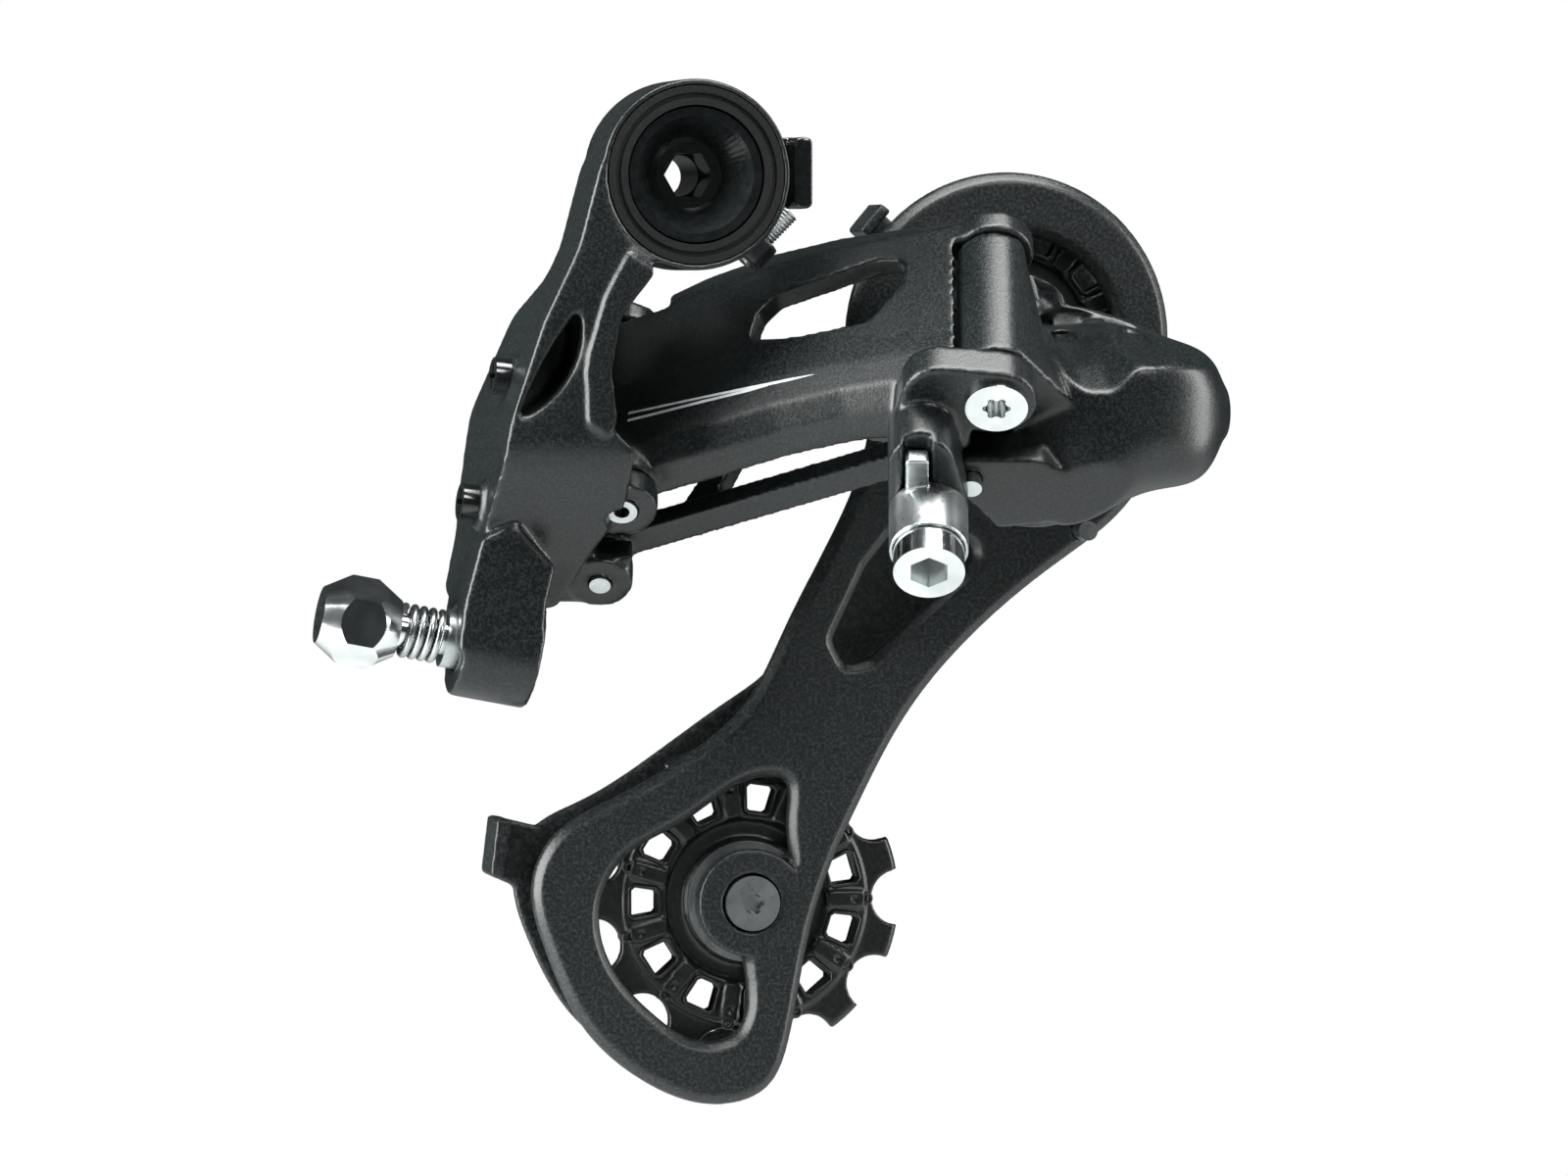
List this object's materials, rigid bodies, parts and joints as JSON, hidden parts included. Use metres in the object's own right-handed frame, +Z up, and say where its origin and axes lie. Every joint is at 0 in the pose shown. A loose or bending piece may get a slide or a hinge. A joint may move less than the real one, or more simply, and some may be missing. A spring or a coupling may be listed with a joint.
{
  "type": "rear bicycle derailleur",
  "caption": "Rear bicycle derailleur: hanger bolt, slanted parallelogram linkage, sprung chain cage with two toothed pulleys, cable clamp and barrel adjuster.",
  "frame": {"origin": "hanger bolt axis at the outer face of the frame's hanger", "axes": "+X forward on the bicycle, +Y inboard along the hanger bolt, +Z up"},
  "size_m": [0.1267, 0.0743, 0.1447],
  "materials": {
    "black_casting": "satin, fine speckle",
    "black_plate": "satin, fine speckle",
    "black_link": "satin black",
    "black_steel": "gloss black",
    "chrome": "polished",
    "bright_steel": "turned",
    "spring_steel": "drawn wire",
    "black_polymer": "moulded",
    "black_rubber": "matt",
    "bronze": "oiled"
  },
  "bodies": {
    "hanger_mount": {"hanger_bolt": "black_steel", "hanger_circlip": "black_steel", "b_pivot_bushing": "bronze", "stop_plate": "black_steel"},
    "upper": {"upper_body": "black_casting", "dust_seal": "black_rubber", "b_pivot_spring": "spring_steel", "adjuster_spring": "spring_steel", "adjuster_bush": "bright_steel", "upper_outer_pin": "bright_steel", "upper_inner_pin": "bright_steel", "return_spring": "spring_steel"},
    "angle_screw": {"b_angle_screw": "bright_steel"},
    "high_limit": {"limit_screw_high": "black_steel"},
    "low_limit": {"limit_screw_low": "black_steel"},
    "adjuster": {"barrel_adjuster": "chrome"},
    "outer": {"outer_link": "black_casting", "clamp_washer": "bright_steel", "lower_outer_pin": "chrome"},
    "clamp": {"clamp_bolt": "chrome"},
    "inner": {"inner_link": "black_link"},
    "lower": {"lower_body": "black_casting", "lower_inner_pin": "bright_steel", "cage_spring": "spring_steel"},
    "cage": {"cage_axle": "bright_steel", "cage_stop_pin": "bright_steel", "outer_cage_plate": "black_plate", "inner_cage_plate": "black_plate", "upper_pulley_bushing": "bronze", "lower_pulley_bushing": "bronze", "upper_pulley_bolt": "bright_steel", "lower_pulley_bolt": "bright_steel"},
    "guide_pulley": {"upper_pulley": "black_polymer", "upper_dust_caps": "bright_steel"},
    "tension_pulley": {"lower_pulley": "black_polymer", "lower_dust_caps": "bright_steel"}
  },
  "joints": [
    {"name": "b_pivot", "type": "hinge", "parent": "hanger_mount", "child": "upper", "pos_m": [0, 0, 0], "axis": [0, 1, 0], "range_deg": [0, 45], "stiffness_Nm_per_rad": 0.8, "springref_deg": -28.65},
    {"name": "shift", "type": "hinge", "parent": "upper", "child": "outer", "pos_m": [-0.0089, -0.009, -0.0465], "axis": [0.1578, 0.7117, 0.6845], "range_deg": [0, 58], "stiffness_Nm_per_rad": 1.2, "springref_deg": -34.38},
    {"name": "inner_link_pivot", "type": "hinge", "parent": "upper", "child": "inner", "pos_m": [-0.01014, 0.00081, -0.05641], "axis": [0.1578, 0.7117, 0.6845], "range_deg": [0, 58]},
    {"name": "lower_body_pivot", "type": "hinge", "parent": "outer", "child": "lower", "pos_m": [0.03847, -0.03398, -0.03145], "axis": [0.1578, 0.7117, 0.6845], "range_deg": [-58, 0]},
    {"name": "cage_pivot", "type": "hinge", "parent": "lower", "child": "cage", "pos_m": [0.0506, 0, -0.0349], "axis": [0, -1, 0], "range_deg": [0, 95], "stiffness_Nm_per_rad": 0.35, "springref_deg": -45.84},
    {"name": "guide_pulley_spin", "type": "hinge", "parent": "cage", "child": "guide_pulley", "pos_m": [0.0513, 0.013, -0.0228], "axis": [0, 1, 0], "continuous": true},
    {"name": "tension_pulley_spin", "type": "hinge", "parent": "cage", "child": "tension_pulley", "pos_m": [0.0128, 0.013, -0.1028], "axis": [0, 1, 0], "continuous": true},
    {"name": "adjuster_turn", "type": "hinge", "parent": "upper", "child": "adjuster", "pos_m": [-0.0505, -0.004, -0.0607], "axis": [0.9816, 0, -0.1908], "continuous": true},
    {"name": "high_limit_turn", "type": "hinge", "parent": "upper", "child": "high_limit", "pos_m": [-0.0244, -0.006, -0.028], "axis": [0.9917, 0.0496, -0.119], "continuous": true},
    {"name": "low_limit_turn", "type": "hinge", "parent": "upper", "child": "low_limit", "pos_m": [-0.029, -0.006, -0.0454], "axis": [0.9917, 0.0496, -0.119], "continuous": true},
    {"name": "angle_screw_turn", "type": "hinge", "parent": "upper", "child": "angle_screw", "pos_m": [0.0086, -0.0065, -0.0119], "axis": [0.7071, 0, 0.7071], "continuous": true},
    {"name": "clamp_bolt_turn", "type": "hinge", "parent": "outer", "child": "clamp", "pos_m": [0.03011, -0.02893, -0.04587], "axis": [0.1578, 0.7117, 0.6845], "continuous": true}
  ],
  "couplings": [
    {"joint": "inner_link_pivot", "follows": "shift", "ratio": 1},
    {"joint": "lower_body_pivot", "follows": "shift", "ratio": -1}
  ]
}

........

■ TASK INSTRUCTIONS ■
Repeat the material word for word, in full.

■ OUTPUT OF THE TASK ■
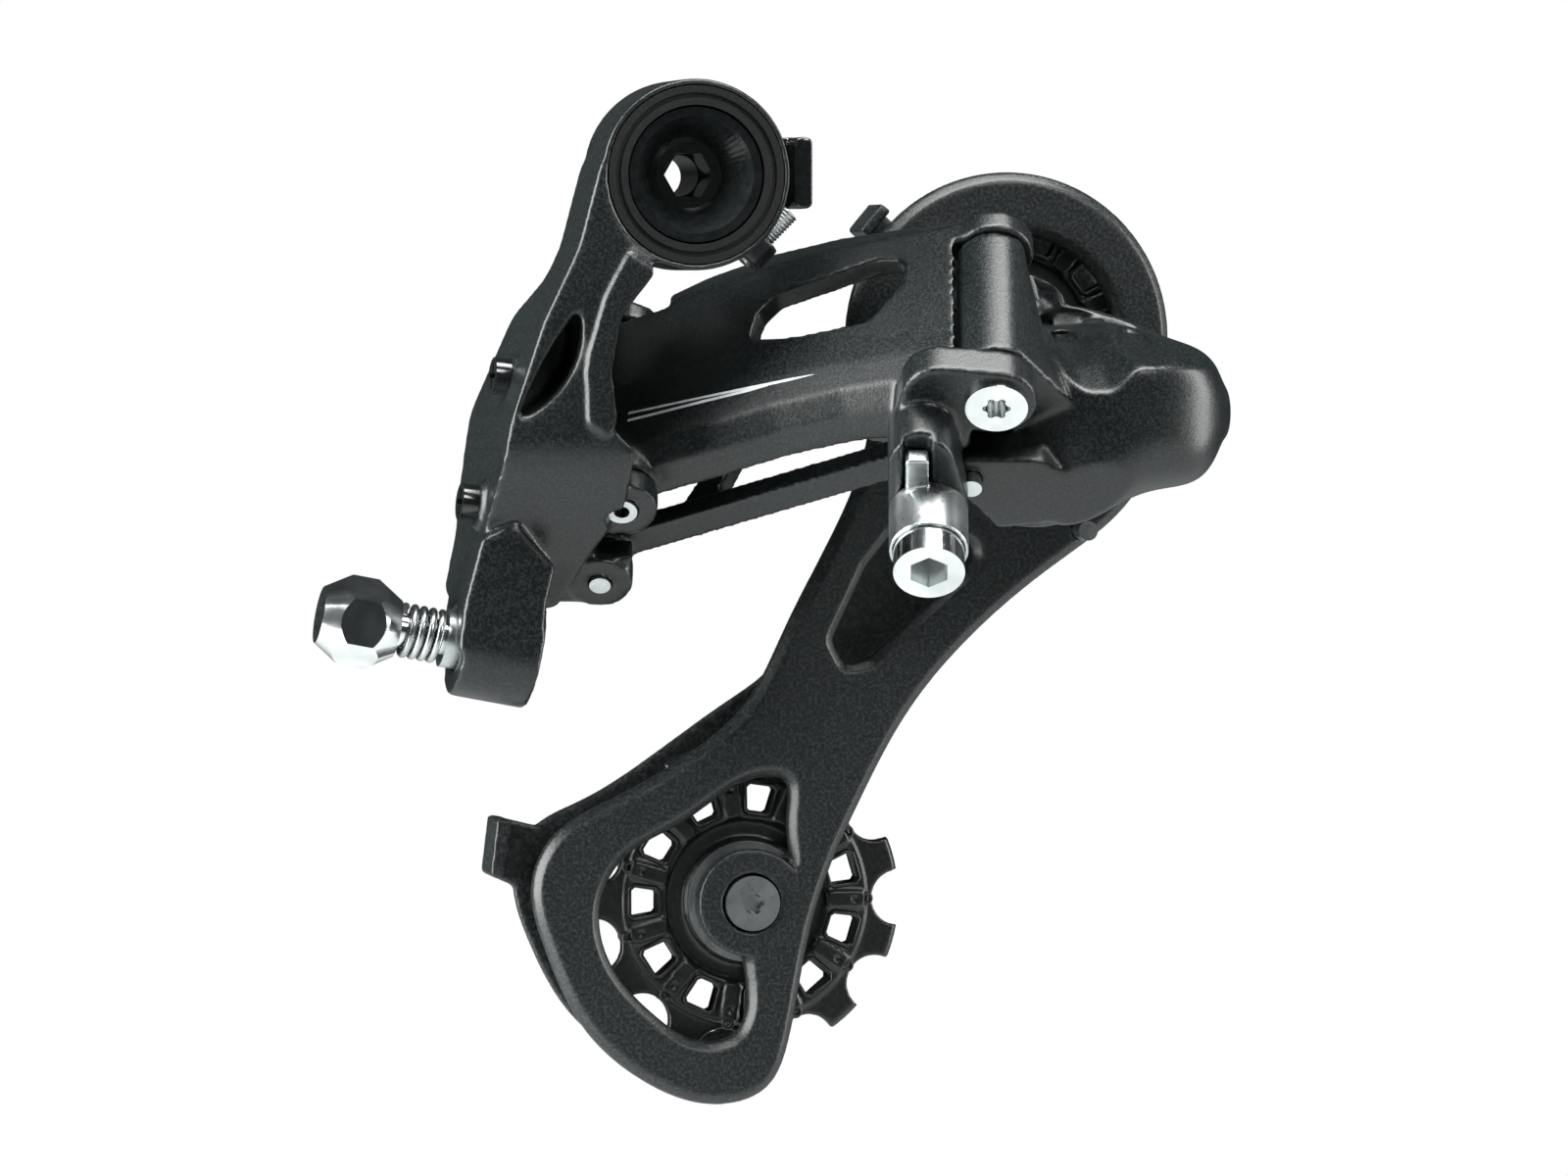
List this object's materials, rigid bodies, parts and joints as JSON, hidden parts included. Use metres in the object's own right-handed frame, +Z up, and say where its origin and axes lie. Every joint is at 0 in the pose shown. A loose or bending piece may get a slide or a hinge. A joint may move less than the real one, or more simply, and some may be missing. A spring or a coupling may be listed with a joint.
{
  "type": "rear bicycle derailleur",
  "caption": "Rear bicycle derailleur: hanger bolt, slanted parallelogram linkage, sprung chain cage with two toothed pulleys, cable clamp and barrel adjuster.",
  "frame": {"origin": "hanger bolt axis at the outer face of the frame's hanger", "axes": "+X forward on the bicycle, +Y inboard along the hanger bolt, +Z up"},
  "size_m": [0.1267, 0.0743, 0.1447],
  "materials": {
    "black_casting": "satin, fine speckle",
    "black_plate": "satin, fine speckle",
    "black_link": "satin black",
    "black_steel": "gloss black",
    "chrome": "polished",
    "bright_steel": "turned",
    "spring_steel": "drawn wire",
    "black_polymer": "moulded",
    "black_rubber": "matt",
    "bronze": "oiled"
  },
  "bodies": {
    "hanger_mount": {"hanger_bolt": "black_steel", "hanger_circlip": "black_steel", "b_pivot_bushing": "bronze", "stop_plate": "black_steel"},
    "upper": {"upper_body": "black_casting", "dust_seal": "black_rubber", "b_pivot_spring": "spring_steel", "adjuster_spring": "spring_steel", "adjuster_bush": "bright_steel", "upper_outer_pin": "bright_steel", "upper_inner_pin": "bright_steel", "return_spring": "spring_steel"},
    "angle_screw": {"b_angle_screw": "bright_steel"},
    "high_limit": {"limit_screw_high": "black_steel"},
    "low_limit": {"limit_screw_low": "black_steel"},
    "adjuster": {"barrel_adjuster": "chrome"},
    "outer": {"outer_link": "black_casting", "clamp_washer": "bright_steel", "lower_outer_pin": "chrome"},
    "clamp": {"clamp_bolt": "chrome"},
    "inner": {"inner_link": "black_link"},
    "lower": {"lower_body": "black_casting", "lower_inner_pin": "bright_steel", "cage_spring": "spring_steel"},
    "cage": {"cage_axle": "bright_steel", "cage_stop_pin": "bright_steel", "outer_cage_plate": "black_plate", "inner_cage_plate": "black_plate", "upper_pulley_bushing": "bronze", "lower_pulley_bushing": "bronze", "upper_pulley_bolt": "bright_steel", "lower_pulley_bolt": "bright_steel"},
    "guide_pulley": {"upper_pulley": "black_polymer", "upper_dust_caps": "bright_steel"},
    "tension_pulley": {"lower_pulley": "black_polymer", "lower_dust_caps": "bright_steel"}
  },
  "joints": [
    {"name": "b_pivot", "type": "hinge", "parent": "hanger_mount", "child": "upper", "pos_m": [0, 0, 0], "axis": [0, 1, 0], "range_deg": [0, 45], "stiffness_Nm_per_rad": 0.8, "springref_deg": -28.65},
    {"name": "shift", "type": "hinge", "parent": "upper", "child": "outer", "pos_m": [-0.0089, -0.009, -0.0465], "axis": [0.1578, 0.7117, 0.6845], "range_deg": [0, 58], "stiffness_Nm_per_rad": 1.2, "springref_deg": -34.38},
    {"name": "inner_link_pivot", "type": "hinge", "parent": "upper", "child": "inner", "pos_m": [-0.01014, 0.00081, -0.05641], "axis": [0.1578, 0.7117, 0.6845], "range_deg": [0, 58]},
    {"name": "lower_body_pivot", "type": "hinge", "parent": "outer", "child": "lower", "pos_m": [0.03847, -0.03398, -0.03145], "axis": [0.1578, 0.7117, 0.6845], "range_deg": [-58, 0]},
    {"name": "cage_pivot", "type": "hinge", "parent": "lower", "child": "cage", "pos_m": [0.0506, 0, -0.0349], "axis": [0, -1, 0], "range_deg": [0, 95], "stiffness_Nm_per_rad": 0.35, "springref_deg": -45.84},
    {"name": "guide_pulley_spin", "type": "hinge", "parent": "cage", "child": "guide_pulley", "pos_m": [0.0513, 0.013, -0.0228], "axis": [0, 1, 0], "continuous": true},
    {"name": "tension_pulley_spin", "type": "hinge", "parent": "cage", "child": "tension_pulley", "pos_m": [0.0128, 0.013, -0.1028], "axis": [0, 1, 0], "continuous": true},
    {"name": "adjuster_turn", "type": "hinge", "parent": "upper", "child": "adjuster", "pos_m": [-0.0505, -0.004, -0.0607], "axis": [0.9816, 0, -0.1908], "continuous": true},
    {"name": "high_limit_turn", "type": "hinge", "parent": "upper", "child": "high_limit", "pos_m": [-0.0244, -0.006, -0.028], "axis": [0.9917, 0.0496, -0.119], "continuous": true},
    {"name": "low_limit_turn", "type": "hinge", "parent": "upper", "child": "low_limit", "pos_m": [-0.029, -0.006, -0.0454], "axis": [0.9917, 0.0496, -0.119], "continuous": true},
    {"name": "angle_screw_turn", "type": "hinge", "parent": "upper", "child": "angle_screw", "pos_m": [0.0086, -0.0065, -0.0119], "axis": [0.7071, 0, 0.7071], "continuous": true},
    {"name": "clamp_bolt_turn", "type": "hinge", "parent": "outer", "child": "clamp", "pos_m": [0.03011, -0.02893, -0.04587], "axis": [0.1578, 0.7117, 0.6845], "continuous": true}
  ],
  "couplings": [
    {"joint": "inner_link_pivot", "follows": "shift", "ratio": 1},
    {"joint": "lower_body_pivot", "follows": "shift", "ratio": -1}
  ]
}